START

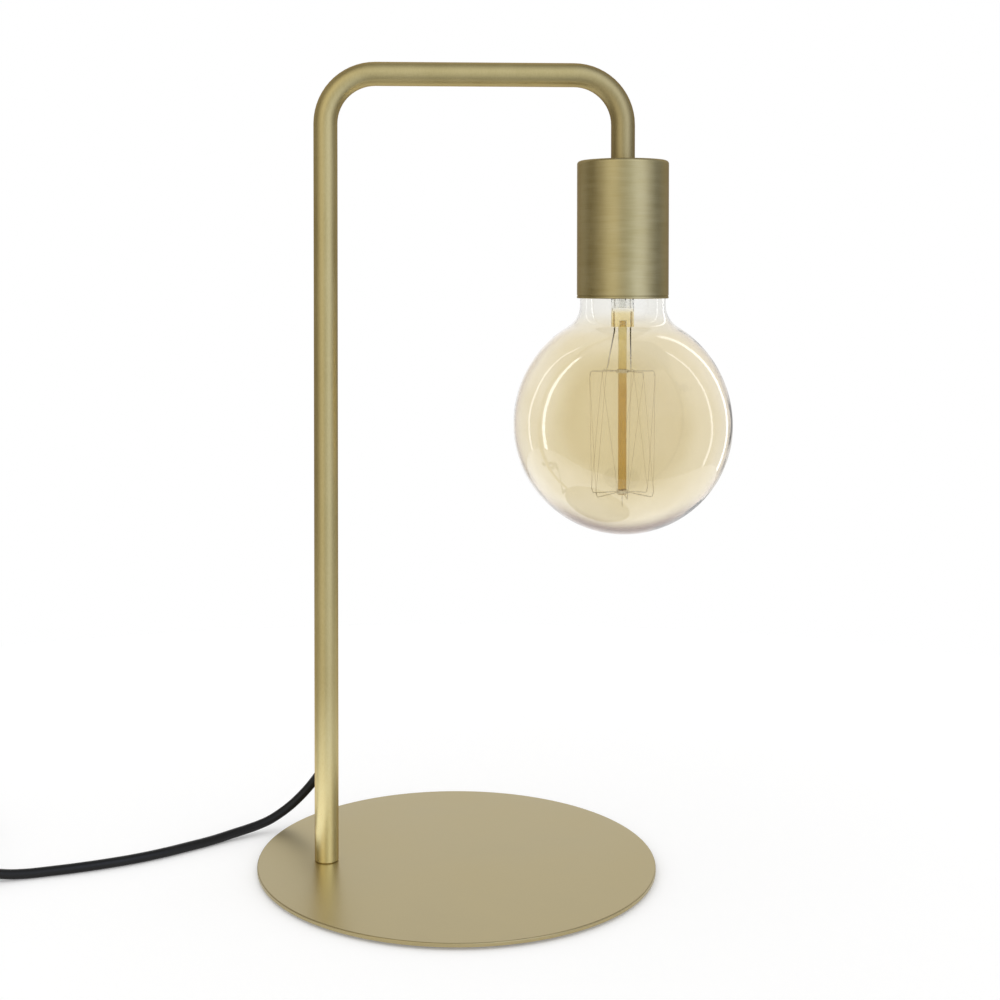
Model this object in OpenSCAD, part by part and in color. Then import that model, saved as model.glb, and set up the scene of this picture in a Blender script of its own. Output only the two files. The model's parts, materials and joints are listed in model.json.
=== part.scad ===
// Desk lamp: a bent tube on a thin round base carries a cup with a globe bulb that points down.
// Millimetres. The origin is the centre of the base's underside, +X runs from the pole to the bulb,
// +Y is the back, where the cord leaves the pole, and +Z is up.

/* [Base] */
// Diameter of the base plate
base_d = 217; // [190:1:260]
// Thickness of the base plate
base_t = 2; // [2:0.5:5]
// Round on the base plate's upper edge
base_edge = 0.6; // [0.2:0.1:1]
// Thickness of the soft pad under the base plate
pad_t = 1.5; // [1.5:0.5:3]
// Distance from the base plate's edge to the pad's edge
pad_inset = 4; // [1:0.5:8]

/* [Tube] */
// Outside diameter of the bent tube
tube_d = 13; // [12.5:0.5:16]
// Wall of the bent tube
tube_wall = 2; // [1.75:0.05:2.2]
// Height of the arm's centre line above the base plate
arm_h = 428.4; // [400:0.4:520]
// Distance from the pole's axis to the cup's axis
arm_reach = 162.1; // [140:0.1:220]
// Distance from the base's centre to the pole's axis
pole_offset = 71; // [50:0.5:80]
// Radius of the bends, on the tube's centre line
bend_r = 27; // [22:1:36]
// Straight length of the tube between the second bend and the cup
drop_l = 19.6; // [14:0.1:60]
// Height of the cord's hole above the base plate
hole_h = 45; // [35:1:70]

/* [Lamp cup] */
// Outside diameter of the cup
cup_d = 50; // [49:0.5:70]
// Height of the cup
cup_h = 75; // [74:0.5:84]
// Wall of the cup
cup_wall = 1; // [0.8:0.1:1.2]
// Round of the cup's upper edge
cup_round = 1.8; // [1.2:0.1:6]

/* [Lampholder] */
// Outside diameter of the lampholder
holder_d = 40.4; // [39:0.2:41]
// Height of the lampholder
holder_h = 55; // [54:0.5:58]
// Diameter of the threaded nipple that joins tube, cup and lampholder
nipple_d = 10; // [9.5:0.1:10.5]
// Bore of the threaded nipple
nipple_bore = 7.6; // [7.2:0.1:8]

/* [Bulb] */
// Diameter of the glass globe
globe_d = 119.4; // [95:0.2:125]
// Length of the bulb, from its contact to the bottom of the globe
bulb_l = 168.7; // [160:0.1:180]
// How much taller the globe's upper half is than its lower half
globe_rise = 2.3; // [0:0.1:6]
// Wall of the glass
glass_wall = 1; // [0.7:0.1:1.4]
// Radius of the hollow curve between the neck and the globe
neck_fillet = 14; // [8:0.5:20]
// Space between the glass neck and the inside of the cup
neck_gap = 0.6; // [0.5:0.1:2]
// Outside diameter of the bulb's screw cap, over its thread
cap_d = 26.2; // [26:0.05:26.4]
// Rise of the bulb's thread in one turn
thread_pitch = 3.63; // [3.6:0.01:3.66]
// Diameter of the glass rod inside the bulb
rod_d = 4.6; // [3:0.1:5]
// Reach of the filament's wire supports from the bulb's axis
support_r = 17.6; // [10:0.2:22]

/* [Cord set] */
// Diameter of the cord
cord_d = 5.2; // [5:0.05:5.4]
// Diameter of the two insulated wires inside the cord
wire_d = 2.1; // [1.8:0.1:2.2]
// Length of the tapered strain relief behind the pole
relief_l = 23.5; // [20:0.5:30]
// Length of the inline switch
switch_l = 62; // [60:1:64]
// Width of the inline switch
switch_w = 26; // [24:0.5:30]
// Height of the inline switch
switch_h = 17; // [16:0.5:20]
// Angle that the switch's rocker tips through
rocker_tip = 14; // [10:1:16]
// Diameter of the plug's pins
pin_d = 4; // [3.9:0.05:4.1]
// Length of the plug's pins
pin_l = 19; // [18:0.5:20]
// Distance between the plug's pins
pin_spacing = 18.6; // [18:0.1:19.2]

/* [Hidden] */
$fn = 96;

// Clearances: of a pressed or glued joint, of a simplified thread, of a spring contact, and past a face that is cut
press_gap = 0.03;
thread_gap = 0.1;
seat_gap = 0.3;
past = 1;

// Levels and axes of the frame
base_top = pad_t + base_t;
base_r = base_d / 2;
tube_r = tube_d / 2;
tube_bore = tube_d - 2 * tube_wall;
pole_x = -pole_offset;
drop_x = pole_x + arm_reach;
arm_z = base_top + arm_h;
pole_l = arm_h - bend_r;
arm_l = arm_reach - 2 * bend_r;
hole_z = base_top + hole_h;
foot_edge = 0.5;
cup_top = arm_z - bend_r - drop_l;
cup_mouth = cup_top - cup_h;
cup_bore = cup_d - 2 * cup_wall;

// Foot: a countersunk screw from below holds the tube by a threaded plug
screw_d = 5;
screw_head_d = 10;
screw_rim = 0.3;
screw_lip = 0.2;
screw_l = 12;
screw_hex = 3;
foot_plug_l = 14;

// Strain relief, and the wires' way inside the tube
relief_neck_d = cord_d + 1.8;
relief_hole_d = relief_neck_d + 2 * thread_gap;
relief_flange_d = 9.6;
relief_flange_t = 1.6;
relief_tip_d = cord_d + 1.5;
relief_ribs = 5;
sheath_end_y = 3;
wire_side = wire_d / 2 + 0.1;
wire_bend = sheath_end_y + 1.5;
wire_y = sheath_end_y - wire_bend;

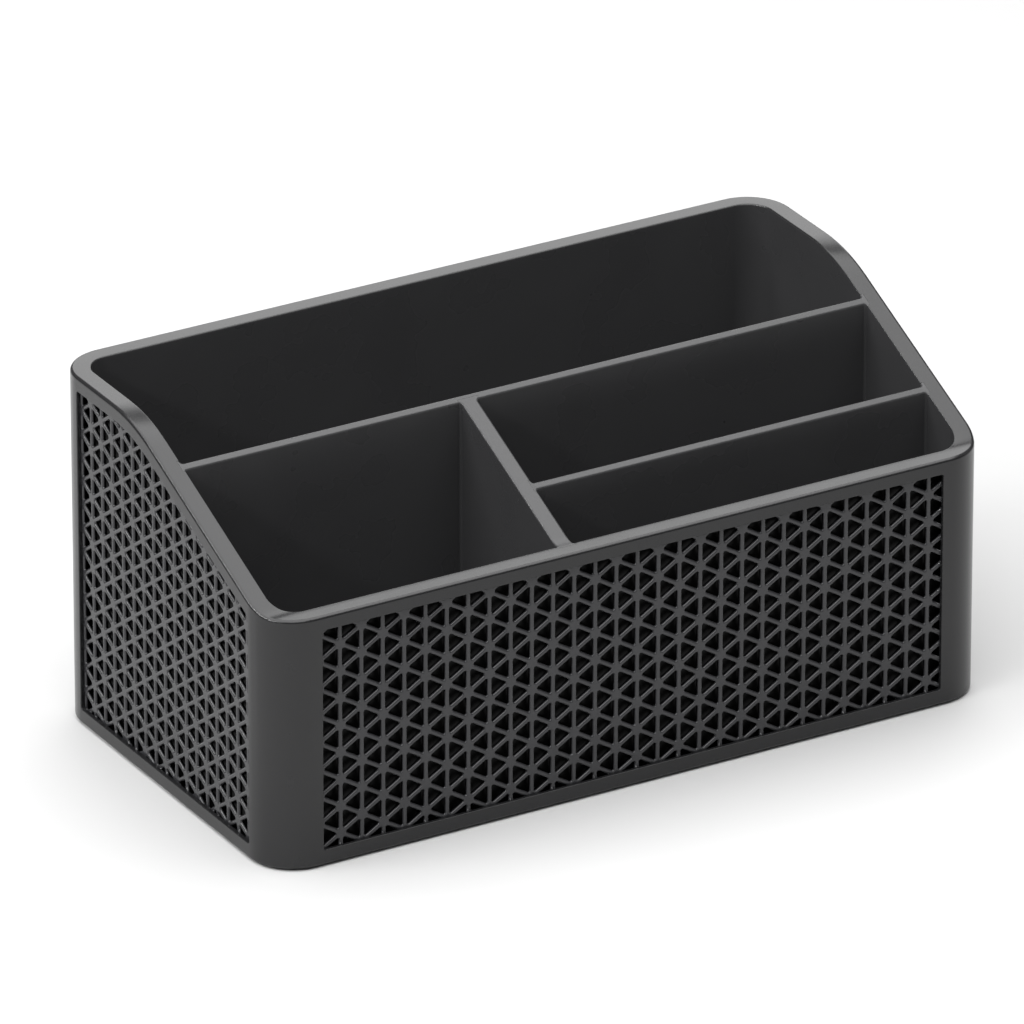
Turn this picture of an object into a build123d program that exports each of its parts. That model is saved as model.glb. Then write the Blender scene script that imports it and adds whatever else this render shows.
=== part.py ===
from build123d import *
import math
import os

# A desk caddy for remote controls. A moulded case with four lattice windows holds a smooth
# tray, whose wide rim caps the case. Three dividers stand in grooves of the tray.
# Millimetres, +Z up, front towards -Y. The origin is on the table, under the middle.

# Overall sizes
width = 254.0
depth = 137.0
back_height = 118.6
front_height = 84.3
corner_radius = 15.0

# Side profile of the rim: level at the back, a straight slope, level at the front
slope_head_from_back = 50.5
slope_foot_from_front = 7.5
head_bend = 60.0
foot_bend = 15.0

# Rim and edges
rim_thickness = 2.2
rim_round = 1.1
rim_inner_round = 0.5
case_round = 0.8
window_round = 0.3

# Case
case_wall = 1.2
window_past_corner = 2.6
side_window_past_corner = 0.2
window_strip_top = 4.8
window_strip_bottom = 4.9
window_corner = 0.8
ledge_width = 6.8
ledge_thickness = 1.2
pad_stand = 0.8

# Tray
tray_wall = 2.2
tray_floor = 2.0
peg_diameter = 5.0
peg_inset = 26.0
peg_short = 0.2

# Base plate and pads
base_thickness = 1.6
pad_diameter = 12.0
pad_recess = 0.4
pad_inset = 16.0
pad_chamfer = 0.3

# Lattice panels
panel_thickness = 1.3
panel_overlap = 1.6
cell_pitch = 7.42
cell_height = 9.1
first_rib = 6.8
first_node = 8.1
side_cell_pitch = 6.49
side_cell_height = 7.97
side_rib_from_middle = 1.6
side_first_node = 7.0
side_lean = 0.1
rib_width = 1.5
hole_overrun = 0.6
smallest_hole = 2.5

# Compartments and dividers
back_compartment = 62.9
middle_compartment = 33.4
left_compartment = 96.2
thin_divider = 2.8
cross_divider_thickness = 5.6
divider_flare = 0.8
divider_edge_round = 0.8
groove_depth = 1.0

# Clearances between pieces
slide_gap = 0.15
tray_gap = 1.65
groove_gap = 0.05
peg_gap = 0.15
panel_top_gap = 0.2

# Levels from the table up
case_bottom = pad_stand
base_top = case_bottom + base_thickness
ledge_top = base_top + ledge_thickness
floor_top = ledge_top + tray_floor
window_bottom = case_bottom + window_strip_bottom
above_all = back_height + 20.0

# How boxes and cylinders stand on the point where they are placed
standing = (Align.CENTER, Align.CENTER, Align.MIN)

# Insets from the outer face of the case: the rim is as wide as all that stands under it
panel_inset = case_wall + slide_gap
tray_inset = panel_inset + panel_thickness + tray_gap
rim_width = tray_inset + tray_wall
half_width = width / 2
half_depth = depth / 2
inner_half_width = half_width - rim_width
inner_half_depth = half_depth - rim_width

# Windows keep to the flat part of each side, past the rounded corners
window_margin = corner_radius + window_past_corner
side_window_margin = corner_radius + side_window_past_corner

# Faces of the dividers
long_back_y = inner_half_depth - back_compartment
long_front_y = long_back_y - thin_divider
short_back_y = long_front_y - middle_compartment
cross_left_x = left_compartment - inner_half_width
cross_right_x = cross_left_x + cross_divider_thickness

# The slope's angle moves the corners of a lowered rim line along it
slope_head_y = half_depth - slope_head_from_back
slope_foot_y = slope_foot_from_front - half_depth
slope_angle = math.atan2(back_height - front_height, slope_head_y - slope_foot_y)
corner_shift = math.tan(slope_angle / 2)


def inset_rectangle(inset):
    """The plan of the case, drawn inwards by inset, inside an open sketch."""
    RectangleRounded(width - 2 * inset, depth - 2 * inset, corner_radius - inset)


def under_rim(drop, mode=Mode.ADD):
    """The side view below the rim line, lowered square to it by drop, inside an open sketch."""
    head = (slope_head_y + drop * corner_shift, back_height - drop)
    foot = (slope_foot_y + drop * corner_shift, front_height - drop)
    with BuildLine() as outline:
        line = FilletPolyline(
            (depth, head[1]), head, foot, (-depth, foot[1]), radius=[head_bend - drop, foot_bend + drop]
        )
        Polyline(line @ 1, (-depth, -depth), (depth, -depth), line @ 0)
    make_face(outline.edges(), mode=mode)


def keep_under_rim(drop):
    """Cut the open part down to what lies below the lowered rim line."""
    with BuildSketch(Plane.YZ.offset(-width)) as side_view:
        under_rim(drop)
    extrude(side_view.sketch, amount=2 * width, mode=Mode.INTERSECT)


def plan_inset(point):
    """How far a point lies inside the plan of the case."""
    past_x = abs(point.X) - half_width + corner_radius
    past_y = abs(point.Y) - half_depth + corner_radius
    if min(past_x, past_y) > 0:
        return corner_radius - math.hypot(past_x, past_y)
    return corner_radius - max(past_x, past_y)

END

- _REQUIRED TASK_
Repeat word for word every line from the start of the entries to the line holding "pad_inset = 4; // [1:0.5:8]", inclusive, and nothing else.

- _SOLUTION BELOW_
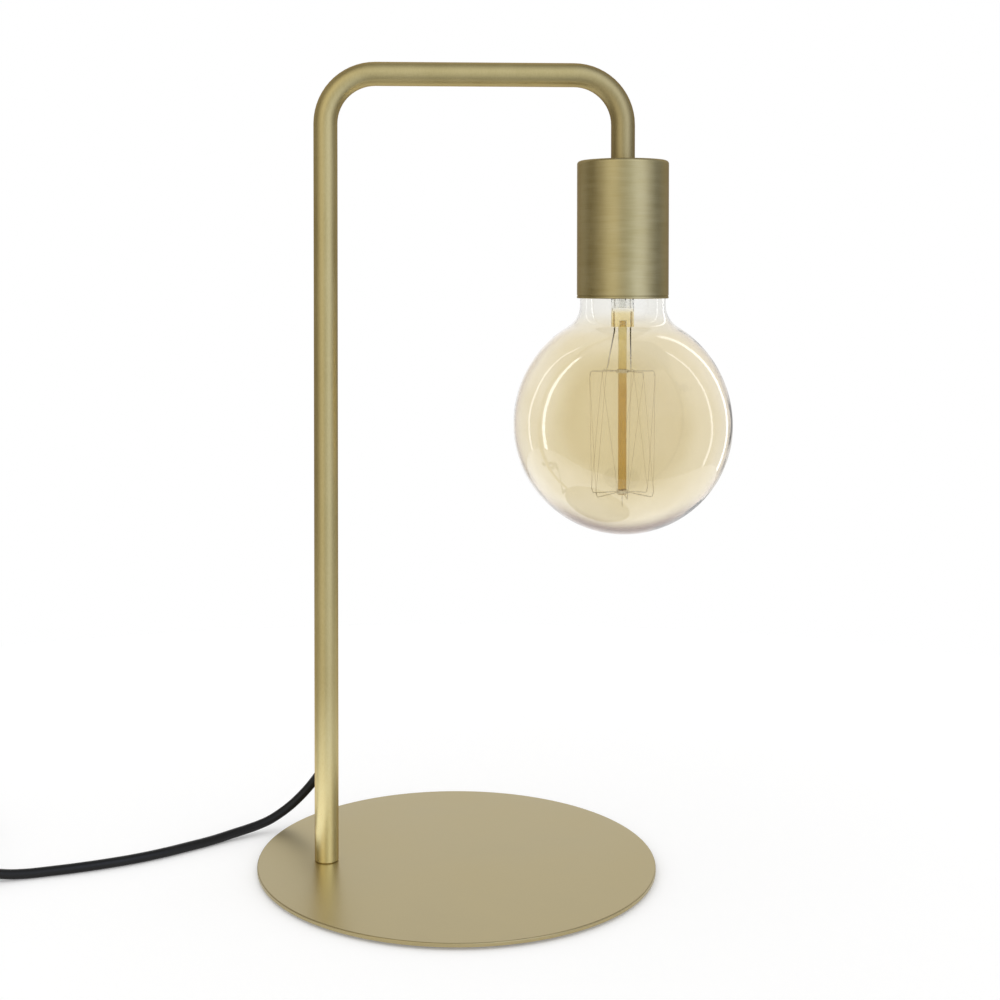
Model this object in OpenSCAD, part by part and in color. Then import that model, saved as model.glb, and set up the scene of this picture in a Blender script of its own. Output only the two files. The model's parts, materials and joints are listed in model.json.
=== part.scad ===
// Desk lamp: a bent tube on a thin round base carries a cup with a globe bulb that points down.
// Millimetres. The origin is the centre of the base's underside, +X runs from the pole to the bulb,
// +Y is the back, where the cord leaves the pole, and +Z is up.

/* [Base] */
// Diameter of the base plate
base_d = 217; // [190:1:260]
// Thickness of the base plate
base_t = 2; // [2:0.5:5]
// Round on the base plate's upper edge
base_edge = 0.6; // [0.2:0.1:1]
// Thickness of the soft pad under the base plate
pad_t = 1.5; // [1.5:0.5:3]
// Distance from the base plate's edge to the pad's edge
pad_inset = 4; // [1:0.5:8]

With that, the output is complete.